Individuals can also contact Lisa Rigden of KOCB by phone at 803-534-2408, extension 8903, or email at lrigden@orangeburgcounty.org, or Curlee by phone at 803-534-2409, extension 8918, or email at dcurlee@orangeburgcounty.org.

“What people don’t realize is that litter doesn’t just go away. Different things last different times. A plastic bottle lasts for 200 years. Plastic really never goes away. It just breaks down into small pieces. The scary part is that we have now found out … that there are pieces of plastic even in people,” Curlee said.

“It’s gotten into our food chain and now it’s gotten into us. The best way to keep it from getting worse is to quit putting the trash out there for it to break down in the environment,” she said.

Curlee said the county’s Watergoat device helps to collect trash from waterways, but it is just one step in addressing the litter problem.

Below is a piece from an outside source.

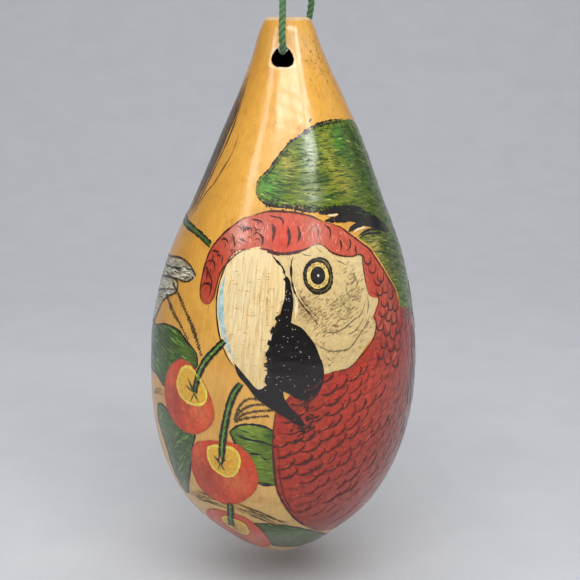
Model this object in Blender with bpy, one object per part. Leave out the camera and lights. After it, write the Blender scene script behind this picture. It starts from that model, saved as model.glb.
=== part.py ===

“That’s the only one we have in the whole county. You have to remember that once trash gets into our waterways, it goes to our swamps and then it ends up in our Edisto River. Then it ends up at Edisto Beach and goes into the ocean. So everybody is in our watershed and everybody is downstream from somebody,” she said.

Litter can be reported by calling or emailing the Orangeburg County Code Enforcement office.

“They have an office in Holly Hill and Orangeburg. Their people are spread out, but that’s not a bad thing because we’re allowing people on the eastern side of the county to go to Holly Hill to pick up their supplies. Then the people on the western and central sides come to us in Orangeburg. It keeps everybody from having to come to one place,” Curlee said.

The county’s anti-litter ordinance that stiffened the penalties for litter bugs was approved by Orangeburg County Council in December 2017. The ordinance raised the maximum penalty for littering from $500 to $1,000 and clearly defines when those penalties are to be given.

Code Enforcement Supervisor Marie Canty said in an email that she doesn’t think the county’s litter problem has become bigger, but more people are reporting it.

“I think the litter issue is about the same. I just think the citizens have done better reporting the issues they see,” she said.

Canty said 255,166 pounds, or 128 tons, of trash were picked up in the county last year.

She said the spring challenge pickup event makes a difference.

“This event gets every citizen involved in their community, and they get to make a difference in helping keep their community clean,” Canty said.

Curlee said the county has other cleanups throughout the year, but the community, including churches and youth groups, are encouraged to get involved anytime.

“Our cleanups are in April and in October. Our Adopt-A-Highway groups have cleanups four times a year. … We help them out a little bit, too, but we’ll be glad to help any group that wants to jump in. The more, the merrier,” she said.